The university stepped in this summer when impending budget cuts prompted Cal State Fullerton to scrap its Persian language program, one of only four Persian programs offered at Southern California colleges. The others are at UC Santa Barbara, UCLA and a summer-only program at San Diego State, Doueiri said.
Teaching Persian and other strategic languages “is important for our nation,” he said, “and I’m not talking only from a military point of view. I’m talking about business, culture and for nonprofits.
“To give you an example,” Doueiri said, “when we went to war in Afghanistan there was only one student in the entire United States at the university level who was learning Pashto, the language spoken in Afghanistan. How could you go to war with a country when you can’t even speak the language?”

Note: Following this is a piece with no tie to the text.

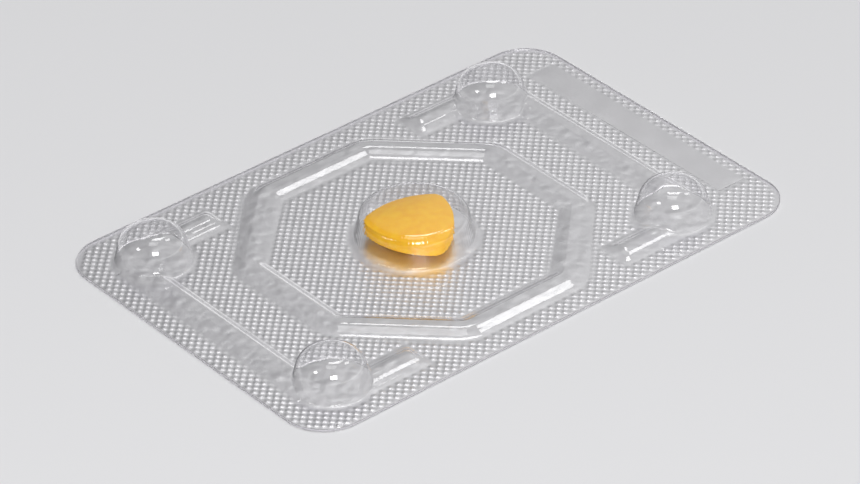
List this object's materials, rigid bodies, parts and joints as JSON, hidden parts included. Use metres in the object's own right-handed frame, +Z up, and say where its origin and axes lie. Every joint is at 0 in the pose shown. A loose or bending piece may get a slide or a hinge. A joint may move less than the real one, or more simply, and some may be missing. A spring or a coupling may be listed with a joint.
{
  "type": "pill blister pack",
  "caption": "Clear formed film card with a round pocket, ridge ring and corner domes, sealed to a foil with a loose three-cornered tablet inside.",
  "frame": {"origin": "middle of the card on the foil's flat underside", "axes": "+X along the card towards its coding strip, +Z up out of the foil towards the formed pocket"},
  "size_m": [0.075, 0.05, 0.0048],
  "materials": {
    "clear_film": "clear, smooth and glossy",
    "foil": "bright foil with a fine knurled heat seal",
    "tablet_coat": "smooth film coat with a soft sheen"
  },
  "bodies": {
    "root": {"blister_film": "clear_film", "lidding_foil": "foil", "tablet": "tablet_coat"}
  },
  "joints": []
}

Business leaders are not filling some overseas jobs with American applicants, he said, because they can’t find students who speak the language.
The summer program is Oka’s first attempt at learning Persian.
“French is easy. Spanish is easy. But Persian is harder,” he said. “The characters are different. The alphabet is different. It reads from right to left.”
Once he catches on, Oka said, “I expect it to get a little bit easier.”
So far, only about four or five of the Persian students are enrolled year-around at Cal State San Bernardino, Doueiri said, but the number could increase if the university continues to offer the language.
“I’m hopeful that will happen,” he said.